A comparison of two formally and iconographically different embroidery styles is one way of understanding the ways these textiles transmitted discrete knowledge within the society. In my blog post A Hidden Order, I wrote about the distinctive block color embroidery–a highly expressive, flexible, and pictorially detailed style of fashioning images onto cloth (see images above and below). Here, embroidery is worked in stem stitch to both outline and fill in the negative spaces of compositional details such as arms, legs, eyes, mouth, costume elements, wings, appendages, and the backgrounds of borders. Figures embroidered along borders and on the woven field portray humans in costume,  supernatural beings, animals and anthropomorphic figures in vivid colors, allowing for the depiction of real, physical objects from direct observation.

Border fragment, wood plain weave with stem stitch embroidery in block color style. Peruvian (Paracas) Seth K. Sweetzer Fund (31.901). Photograph © Museum of Fine Arts, Boston.

Another style called “linear” embroidery (see image below) is conceptually and visually divergent from block color style. Whereas block color embroidery is characterized by freehand, curvilinear stitches to identify realistic shapes and figures, linear embroidery stitches faithfully follow the warp and weft pathways of the woven ground, resulting in figures and patterns that are geometric. In the linear style, the background is created first with a series of parallel-running stem stitches. Images emerge as negative spaces that are then outlined with contrasting colored yarns. In this manner, both figure and ground are built up simultaneously, and distinctions between the two are more subtle.

CURRENTLY ON VIEW in Gallery LG33. Detail of mantle created in linear style embroidery, Peruvian (Paracas). Camelid plain weave with stem-stitch embroidery; fringe. . John H. and Ernestine A. Payne Fund (1972.353). Photograph © Museum of Fine Arts, Boston.

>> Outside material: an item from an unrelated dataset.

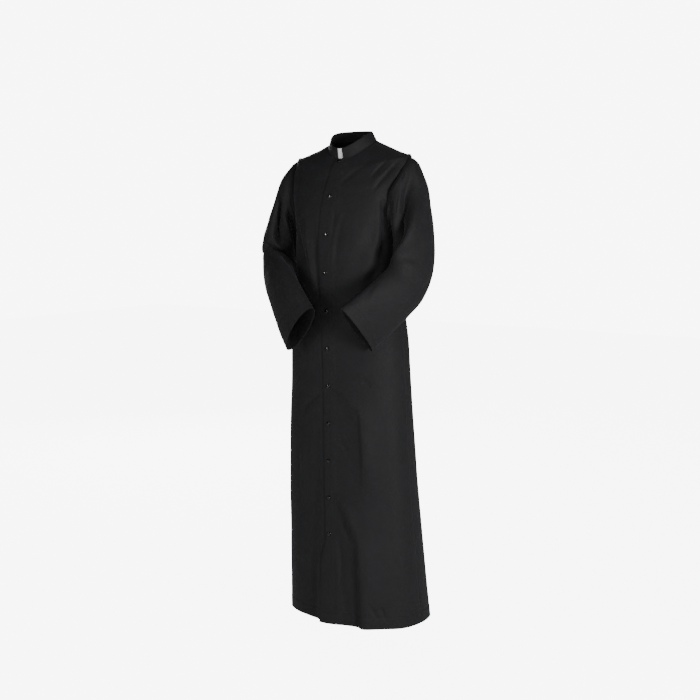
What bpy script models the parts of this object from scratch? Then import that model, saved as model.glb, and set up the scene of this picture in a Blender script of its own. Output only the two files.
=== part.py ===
"""A clergy cassock, standing open in the shape it has when it is worn.

The cloth is a thin wall throughout: two fronts that lap at the centre, one back, two sleeves bent
at the elbow, a stand collar with a white tab in its front notch, and a row of snap fasteners.

Metres, +Z up. The front faces -Y and the wearer's left arm is at +X. The origin is the centre of
the neck at the height of the nape, where the wearer's neck and shoulders carry the garment.
"""

import math
from collections import namedtuple

import bpy
import numpy as np
from mathutils import Matrix

# ---------------------------------------------------------------------------------------------
# Driving sizes
# ---------------------------------------------------------------------------------------------
BACK_LENGTH = 1.461  # nape to hem
CLOTH = 0.0020  # wall of the body and the sleeves
COLLAR_CLOTH = 0.0026  # the collar is doubled and stiffened
SEAM_GAP = 0.0003  # between pieces that are sewn together

LAP_EASE = 0.012  # width over which a front steps over, or under, the other
LAP_GAP = 2 * SEAM_GAP  # air between the two fronts where they lap
LAP_STEP = (CLOTH + LAP_GAP) / 2  # the left front rises and the right front sinks by this much

SNAP_PITCH = 0.1130  # along the front edge
SNAP_COUNT = 11
SNAP_FIRST = 0.0085  # from the neck seam to the first snap
SNAP_RADIUS = 0.0060
SNAP_HEIGHT = 0.0032
SNAP_SIDES = 16

LAST_SNAP = -1.175  # ring height of the last snap, below which the fronts part
SWING_LEFT, SWING_RIGHT = 0.012, -0.004  # how far out each front's edge has swung at the hem
SWING_REACH, SWING_EASE = 0.060, 0.080  # how far from the centre it ends, and over what width

COLLAR_HEIGHT = 0.031
COLLAR_CLEARANCE = 0.0004  # outside the fronts and the back, where their walls lean
COLLAR_NOTCH = 0.019  # width of the gap that shows the tab
TAB_WIDTH = 0.040
TAB_HEIGHT = 0.029
TAB_THICKNESS = 0.0010

ARMHOLE_STEPS = 24  # points round an armhole, shared by the body panels and the sleeves
SKIRT_ROWS = 20  # from the hem to the armpit
SHOULDER_ROWS = 6  # from the armhole's top to the neck
FRONT_COLUMNS = 10  # of a front, beyond its lap
BACK_COLUMNS = 26

# ---------------------------------------------------------------------------------------------
# The body: rings from the hem up to the neck seam
# ---------------------------------------------------------------------------------------------
# height: of the ring's sides. half_width: centre to side. front, back: how far the ring reaches
# forwards and backwards. front_drop, back_drop: how far its front and back hang below the height.
# right_drop: how far its right side does, as the wearer's right shoulder is carried a little
# lower. boxiness: 0 is an ellipse, and 0.05 has the squarer corners of a chest. lap: how far each
# front passes the centre line.
Ring = namedtuple(
    "Ring", "name height half_width front back front_drop back_drop right_drop boxiness lap"
)

HEM = -BACK_LENGTH
ARMPIT = -0.275
SHOULDER = -0.039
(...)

Anne Paul, who I cite extensively in my posts on the Paracas embroideries, tells us in her book Paracas Ritual Attire: Symbols of Authority in Ancient Peru that formal and iconographic elements of linear style embroidery are consistent from sample to sample, with some designs transmitted over the duration of many generations, without major changes. She considers the fabrication process to explain why such designs would resist innovation over time:

The design plan of linear style embroidered images was conceived as though it were woven: the artist counted the particular sequence of warps or wefts to be covered by thread in each row of the background. Thus, a design could be counted out, assuring iconographic and formal consistency among the same type of images.”

Poncho embroidered in the linear style. Peruvian (Paracas). Camelid plain weave, embroidered. Mary Woodman Fund (31.496). Photograph © Museum of Fine Arts, Boston.

Referencing block color embroidery as a means to depict realistic imagery, Paul compares this fluid working method to the opposing linear style method that aligns itself along the structural matrix of woven fiber– and thereby explains how this latter process, resulting in conventionalized symbols, plays a role in the transmission of a different form of cultural knowledge:

The procedure for creating a linear design implies that the image was not thought of as an entity separate and discrete from the background, since figure and ground were built up together; it was a method  of working that was not suited to the copying of forms in nature. It is as if, in terms of working procedures, the linear style were more appropriate for the description of non-perceptual knowledge, as if the images were derived originally from non-visual sources. In fact, the images depicted in linear style are more generic in character, compared to the specific block color designs, which depict species of animals and details of costuming.”

Paul considered the disparate embroidery styles as encoding different types of information. In my blog post A Hidden Order, I included comments she made based upon her actual observations of Necrópolis mummy bundles, where she proposes that block color figures portrayed on embroideries found buried with their dead (for example, bird impersonators) represented the deceased person in life; establishing an association with a particular cult entity. The flexible rendering of pictorial images by use of this style fulfilled this purpose. Looking at linear style embroideries, Paul postulates how these functioned as communicators of traditional meaning:

…the method did have a potentially important advantage: the creation of a pattern encoded in a formula that was in turn governed by the structure of the cloth guaranteed a regular repetition of the image. Once the sequence of stitches for every row was learned, it was relatively easy to repeat the design consistently. This would have been an advantage if an image carried traditional meaning, necessitating repetition without variation through time.”

Border fragment, Peruvian (Paracas). Plain weave with stem-stitch embroidery worked in linear style. Samuel Putnam Avery Fund (35.1125). Photograph © Museum of Fine Arts, Boston.

Linear style embroidery that employed the woven plane as a master template for both the number and direction of stitches, building geometric forms that mirror the essential structures of woven fiber, encoded a different type of message that by its nature, was more abstract and universal. I end this post with a final thought from Anne Paul about the role linear embroidery style may have served in maintaining the continuity of traditional knowledge in Paracas culture:

The formal characteristics of linear style images—that is, the stylistic features that make them visually elusive—together with the presence of iconographic conventions used in ancient Peruvian art to indicate supernatural status and the absence of elements of costume and details that allow identification of animal species, suggest that linear style images are supernatural and mythical rather than physically real objects…

Detail of stem-stitch embroidery in linear style. John H. and Ernestine A. Payne Fund (1972.353). Photograph © Museum of Fine Arts, Boston.

…This style was highly symbolic, a vehicle for the communication of abstract information. The types of abstract information that could be made visible through a conventionalized style would be such things as the names of ancestors; lineage, clan, or family names; and symbols of community supernaturals or nature spirits. Images carrying expressive content of this sort would produce patterns of distribution over time that conform most closely to those of linear style images: they likely would be represented over long spans of time in an unchanging way, and although there would not be a need for many different images, the existing images would be shared by many persons over many generations.”